(Items listed in a dataset)
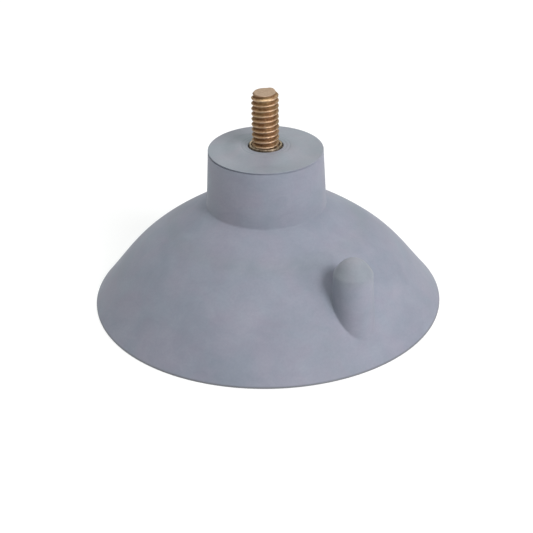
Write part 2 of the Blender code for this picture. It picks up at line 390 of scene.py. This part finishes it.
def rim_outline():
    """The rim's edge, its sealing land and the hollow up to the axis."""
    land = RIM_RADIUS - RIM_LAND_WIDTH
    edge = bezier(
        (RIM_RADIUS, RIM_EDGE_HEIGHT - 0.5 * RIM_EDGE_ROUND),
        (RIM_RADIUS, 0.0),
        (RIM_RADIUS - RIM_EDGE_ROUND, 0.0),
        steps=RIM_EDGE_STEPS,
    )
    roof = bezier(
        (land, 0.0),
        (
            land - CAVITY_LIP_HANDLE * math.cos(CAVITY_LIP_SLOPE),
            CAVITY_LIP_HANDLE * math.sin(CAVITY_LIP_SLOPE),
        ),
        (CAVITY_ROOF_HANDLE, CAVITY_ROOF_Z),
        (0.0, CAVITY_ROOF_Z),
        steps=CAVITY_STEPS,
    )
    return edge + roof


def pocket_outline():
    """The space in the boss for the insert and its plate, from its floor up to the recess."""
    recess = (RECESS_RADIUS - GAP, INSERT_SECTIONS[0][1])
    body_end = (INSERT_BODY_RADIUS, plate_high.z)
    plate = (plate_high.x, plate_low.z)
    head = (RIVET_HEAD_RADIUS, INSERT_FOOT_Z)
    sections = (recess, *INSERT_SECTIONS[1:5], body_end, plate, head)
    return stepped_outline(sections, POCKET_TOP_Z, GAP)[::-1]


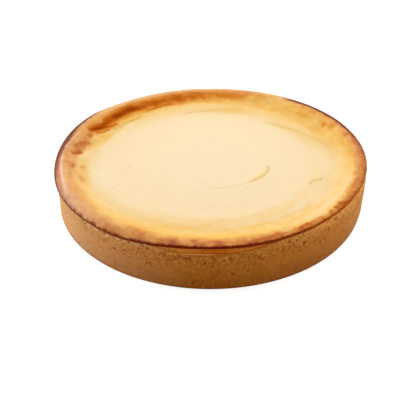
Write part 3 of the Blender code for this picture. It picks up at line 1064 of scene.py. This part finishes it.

* _Exercise description_
Reproduce word for word the lines of the records above, beginning at the first and ending with the line where "return edge + roof" appears, and nothing past it.

* _Answer to the task_
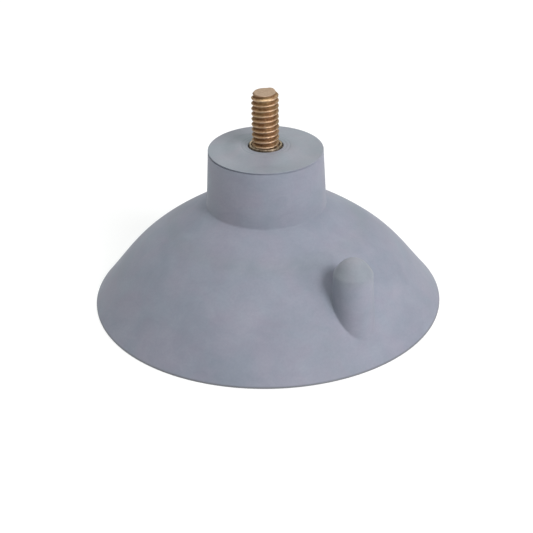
Write part 2 of the Blender code for this picture. It picks up at line 390 of scene.py. This part finishes it.
def rim_outline():
    """The rim's edge, its sealing land and the hollow up to the axis."""
    land = RIM_RADIUS - RIM_LAND_WIDTH
    edge = bezier(
        (RIM_RADIUS, RIM_EDGE_HEIGHT - 0.5 * RIM_EDGE_ROUND),
        (RIM_RADIUS, 0.0),
        (RIM_RADIUS - RIM_EDGE_ROUND, 0.0),
        steps=RIM_EDGE_STEPS,
    )
    roof = bezier(
        (land, 0.0),
        (
            land - CAVITY_LIP_HANDLE * math.cos(CAVITY_LIP_SLOPE),
            CAVITY_LIP_HANDLE * math.sin(CAVITY_LIP_SLOPE),
        ),
        (CAVITY_ROOF_HANDLE, CAVITY_ROOF_Z),
        (0.0, CAVITY_ROOF_Z),
        steps=CAVITY_STEPS,
    )
    return edge + roof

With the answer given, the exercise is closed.